Go through the lines below and copy each one that holds the string "materials".

______________________________

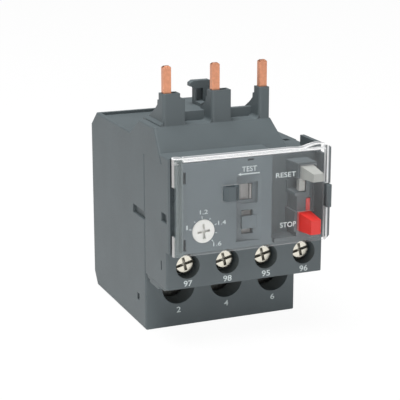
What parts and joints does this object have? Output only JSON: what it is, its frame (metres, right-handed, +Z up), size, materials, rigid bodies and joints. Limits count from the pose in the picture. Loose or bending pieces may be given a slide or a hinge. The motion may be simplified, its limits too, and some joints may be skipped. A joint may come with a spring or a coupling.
{
  "type": "thermal overload relay",
  "caption": "Plug-in thermal overload relay with line prongs, screw terminals, a setting dial, reset and stop buttons and a hinged clear cover.",
  "frame": {"origin": "middle of the bottom face of the bounding box", "axes": "+Z up along the line prongs, -Y out of the front that carries the dial and buttons, +X to the right seen from the front"},
  "size_m": [0.045, 0.07, 0.0733],
  "materials": {
    "housing_grey": "fine moulded matt, mid grey",
    "panel_grey": "moulded matt, lighter blue-grey",
    "clear_plastic": "transparent, polished",
    "dial_white": "smooth, near-white",
    "reset_grey": "smooth, light grey",
    "stop_red": "smooth, red",
    "natural_plastic": "natural nylon for inner pieces",
    "copper": "bare copper, drawn",
    "brass": "bare brass, stamped",
    "screw_steel": "bright plated steel",
    "spring_steel": "bare spring wire and stampings",
    "bimetal": "rolled strip",
    "heater_wire": "oxidised resistance wire",
    "sleeve_fibre": "woven glass sleeve",
    "silver_contact": "springy strip with silver tips"
  },
  "bodies": {
    "base": {"main_housing": "housing_grey", "back_plate": "housing_grey", "control_housing": "housing_grey", "face_plate": "panel_grey", "mechanism_frame": "natural_plastic", "lever_pin": "spring_steel", "aux_clamps": "screw_steel", "reset_spring": "spring_steel", "stop_spring": "spring_steel", "line_pin_1": "copper", "load_terminal_1": "brass", "power_clamp_1": "screw_steel", "line_pin_2": "copper", "load_terminal_2": "brass", "power_clamp_2": "screw_steel", "line_pin_3": "copper", "load_terminal_3": "brass", "power_clamp_3": "screw_steel", "aux_terminal_97": "brass", "aux_terminal_98": "brass", "aux_terminal_95": "brass", "aux_terminal_96": "brass"},
    "cover": {"clear_cover": "clear_plastic"},
    "dial": {"dial_knob": "dial_white", "adjusting_cam": "dial_white"},
    "adjuster": {"adjusting_slide": "natural_plastic"},
    "test": {"test_slider": "natural_plastic"},
    "reset": {"reset_button": "reset_grey"},
    "stop": {"stop_button": "stop_red"},
    "slide": {"slide_bar": "natural_plastic"},
    "differential": {"differential_bar": "natural_plastic"},
    "lever": {"trip_lever": "natural_plastic"},
    "rod": {"push_rod": "natural_plastic", "compensation_strip": "bimetal"},
    "rocker_body": {"rocker": "natural_plastic"},
    "carrier": {"contact_carrier": "natural_plastic", "nc_bridge": "silver_contact", "no_bridge": "silver_contact", "trip_flag": "natural_plastic"},
    "heater_1": {"bimetal_strip_1": "bimetal", "heater_sleeve_1": "sleeve_fibre", "heater_winding_1": "heater_wire"},
    "heater_2": {"bimetal_strip_2": "bimetal", "heater_sleeve_2": "sleeve_fibre", "heater_winding_2": "heater_wire"},
    "heater_3": {"bimetal_strip_3": "bimetal", "heater_sleeve_3": "sleeve_fibre", "heater_winding_3": "heater_wire"},
    "power_screw_1_body": {"power_screw_1": "screw_steel"},
    "power_screw_2_body": {"power_screw_2": "screw_steel"},
    "power_screw_3_body": {"power_screw_3": "screw_steel"},
    "aux_screw_97_body": {"aux_screw_97": "screw_steel"},
    "aux_screw_98_body": {"aux_screw_98": "screw_steel"},
    "aux_screw_95_body": {"aux_screw_95": "screw_steel"},
    "aux_screw_96_body": {"aux_screw_96": "screw_steel"}
  },
  "joints": [
    {"name": "cover_swing", "type": "hinge", "parent": "base", "child": "cover", "pos_m": [-0.02065, -0.0282, 0.0389], "axis": [0, 0, -1], "range_deg": [0, 115]},
    {"name": "dial_turn", "type": "hinge", "parent": "base", "child": "dial", "pos_m": [-0.01315, -0.027, 0.03195], "axis": [0, -1, 0], "range_deg": [-135, 75]},
    {"name": "adjuster_lift", "type": "slide", "parent": "base", "child": "adjuster", "axis": [0, 0, 1], "range_m": [-0.00094, 0.00052]},
    {"name": "test_push", "type": "slide", "parent": "base", "child": "test", "axis": [-1, 0, 0], "range_m": [0, 0.002], "stiffness_N_per_m": 100, "springref_m": -0.002},
    {"name": "reset_push", "type": "slide", "parent": "base", "child": "reset", "axis": [0, 1, 0], "range_m": [0, 0.003], "stiffness_N_per_m": 200, "springref_m": -0.003, "deforming": ["reset_spring"]},
    {"name": "stop_push", "type": "slide", "parent": "base", "child": "stop", "axis": [0, 1, 0], "range_m": [0, 0.003], "stiffness_N_per_m": 200, "springref_m": -0.003, "deforming": ["stop_spring"]},
    {"name": "trip_travel", "type": "slide", "parent": "base", "child": "slide", "axis": [1, 0, 0], "range_m": [0, 0.002], "stiffness_N_per_m": 100, "springref_m": -0.001},
    {"name": "differential_travel", "type": "slide", "parent": "base", "child": "differential", "axis": [1, 0, 0], "range_m": [0, 0.002]},
    {"name": "bimetal_1_bend", "type": "hinge", "parent": "base", "child": "heater_1", "pos_m": [-0.01285, 0.008, 0.017], "axis": [0, 1, 0], "range_deg": [0, 4.1]},
    {"name": "bimetal_2_bend", "type": "hinge", "parent": "base", "child": "heater_2", "pos_m": [0.0014, 0.008, 0.017], "axis": [0, 1, 0], "range_deg": [0, 4.1]},
    {"name": "bimetal_3_bend", "type": "hinge", "parent": "base", "child": "heater_3", "pos_m": [0.01565, 0.008, 0.017], "axis": [0, 1, 0], "range_deg": [0, 4.1]},
    {"name": "lever_swing", "type": "hinge", "parent": "base", "child": "lever", "pos_m": [0.0176, -0.0115, 0.0397], "axis": [0, 0, -1], "range_deg": [0, 8.6]},
    {"name": "rod_push", "type": "slide", "parent": "base", "child": "rod", "axis": [-1, 0, 0], "range_m": [0, 0.00125]},
    {"name": "rocker_tilt", "type": "hinge", "parent": "base", "child": "rocker_body", "pos_m": [0, -0.01995, 0.0352], "axis": [0, -1, 0], "range_deg": [0, 14.5]},
    {"name": "carrier_lift", "type": "slide", "parent": "base", "child": "carrier", "axis": [0, 0, 1], "range_m": [0, 0.00155]},
    {"name": "power_screw_1_turn", "type": "hinge", "parent": "base", "child": "power_screw_1_body", "pos_m": [-0.01285, 0, 0.0111], "axis": [0, -1, 0], "continuous": true},
    {"name": "power_screw_2_turn", "type": "hinge", "parent": "base", "child": "power_screw_2_body", "pos_m": [0.0014, 0, 0.0111], "axis": [0, -1, 0], "continuous": true},
    {"name": "power_screw_3_turn", "type": "hinge", "parent": "base", "child": "power_screw_3_body", "pos_m": [0.01565, 0, 0.0111], "axis": [0, -1, 0], "continuous": true},
    {"name": "aux_screw_97_turn", "type": "hinge", "parent": "base", "child": "aux_screw_97_body", "pos_m": [-0.01655, -0.02, 0.0222], "axis": [0, -1, 0], "continuous": true},
    {"name": "aux_screw_98_turn", "type": "hinge", "parent": "base", "child": "aux_screw_98_body", "pos_m": [-0.00535, -0.02, 0.0222], "axis": [0, -1, 0], "continuous": true},
    {"name": "aux_screw_95_turn", "type": "hinge", "parent": "base", "child": "aux_screw_95_body", "pos_m": [0.00585, -0.02, 0.0222], "axis": [0, -1, 0], "continuous": true},
    {"name": "aux_screw_96_turn", "type": "hinge", "parent": "base", "child": "aux_screw_96_body", "pos_m": [0.01705, -0.02, 0.0222], "axis": [0, -1, 0], "continuous": true}
  ],
  "couplings": [
    {"joint": "dial_turn", "follows": "adjuster_lift", "rad_per_m": 2500},
    {"joint": "differential_travel", "follows": "trip_travel", "ratio": 1},
    {"joint": "bimetal_1_bend", "follows": "trip_travel", "rad_per_m": 34.843},
    {"joint": "bimetal_2_bend", "follows": "trip_travel", "rad_per_m": 34.843},
    {"joint": "bimetal_3_bend", "follows": "trip_travel", "rad_per_m": 34.843},
    {"joint": "lever_swing", "follows": "trip_travel", "rad_per_m": 73.529},
    {"joint": "rod_push", "follows": "trip_travel", "ratio": 0.61397},
    {"joint": "rocker_tilt", "follows": "trip_travel", "rad_per_m": 125},
    {"joint": "carrier_lift", "follows": "trip_travel", "ratio": 0.75}
  ]
}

______________________________

■ **FINISHED ANSWER**:
What parts and joints does this object have? Output only JSON: what it is, its frame (metres, right-handed, +Z up), size, materials, rigid bodies and joints. Limits count from the pose in the picture. Loose or bending pieces may be given a slide or a hinge. The motion may be simplified, its limits too, and some joints may be skipped. A joint may come with a spring or a coupling.
  "materials": {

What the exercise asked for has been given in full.